Caribbean chicken curry
Ingredients
for 4 people
| oil for frying | |
| 500 g | chicken thighs, cut into approx. 2 cm pieces |
| ½ tsp | salt |
| 2 | onions, cut into thin slices |
| 300 g | waxy potatoes, cut into approx. 2 cm pieces |
| 150 g | carrots, cut into approx. 1 cm cubes |
| 2 | garlic cloves, finely chopped |
| 1 | red chilli, deseeded, finely chopped |
| 20 g | ginger, finely grated |
| 1 | cinnamon stick |
| 1 tbsp | Fine Food Carribbean Curry |
| ½ bunch | thyme |
| 2 ½ dl | coconut milk |
| 3 dl | chicken bouillon |
| salt and pepper to taste |
How it's done
Chicken
Heat a dash of oil in a cooking pot.
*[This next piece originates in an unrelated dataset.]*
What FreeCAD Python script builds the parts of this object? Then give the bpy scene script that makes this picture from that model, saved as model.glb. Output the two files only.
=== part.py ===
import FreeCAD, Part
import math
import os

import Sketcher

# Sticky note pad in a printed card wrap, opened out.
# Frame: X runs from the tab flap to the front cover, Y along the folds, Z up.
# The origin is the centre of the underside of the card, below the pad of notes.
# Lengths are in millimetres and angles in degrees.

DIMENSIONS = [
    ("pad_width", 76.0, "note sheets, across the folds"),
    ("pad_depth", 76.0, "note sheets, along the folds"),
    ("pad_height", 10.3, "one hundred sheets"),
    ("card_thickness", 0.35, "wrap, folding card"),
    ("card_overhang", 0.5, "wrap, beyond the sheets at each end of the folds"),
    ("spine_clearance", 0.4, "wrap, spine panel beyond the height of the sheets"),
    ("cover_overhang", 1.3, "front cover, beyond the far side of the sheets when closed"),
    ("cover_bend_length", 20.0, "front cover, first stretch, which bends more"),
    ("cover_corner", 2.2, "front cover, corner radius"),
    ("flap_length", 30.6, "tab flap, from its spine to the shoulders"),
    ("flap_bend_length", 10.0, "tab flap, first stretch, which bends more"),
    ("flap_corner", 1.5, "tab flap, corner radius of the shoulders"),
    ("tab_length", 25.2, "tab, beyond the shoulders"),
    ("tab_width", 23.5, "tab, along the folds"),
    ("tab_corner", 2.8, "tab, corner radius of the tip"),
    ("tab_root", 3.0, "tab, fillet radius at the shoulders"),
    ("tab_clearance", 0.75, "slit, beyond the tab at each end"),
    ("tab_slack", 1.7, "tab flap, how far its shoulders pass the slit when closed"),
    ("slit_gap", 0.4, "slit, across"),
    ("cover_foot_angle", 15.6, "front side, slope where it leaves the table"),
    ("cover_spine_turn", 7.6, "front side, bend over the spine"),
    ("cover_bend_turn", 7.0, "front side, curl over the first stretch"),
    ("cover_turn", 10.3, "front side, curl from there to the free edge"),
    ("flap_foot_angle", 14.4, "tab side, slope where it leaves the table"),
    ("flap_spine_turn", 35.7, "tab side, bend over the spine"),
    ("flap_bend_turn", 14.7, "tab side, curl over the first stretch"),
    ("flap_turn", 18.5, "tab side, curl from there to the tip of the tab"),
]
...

Add the chicken, fry for approx. 5 mins. Remove, season the chicken with salt, set aside.
Curry
Add a little oil to the casserole. Add the onions, sauté for approx. 5 mins. Add the potatoes along with all the other ingredients up to and including the thyme, cook for approx. 2 mins. Pour in the coconut milk and stock, bring to the boil. Reduce the heat, return the chicken to the pan, mix, cover and braise over low heat for about 25 minutes, season.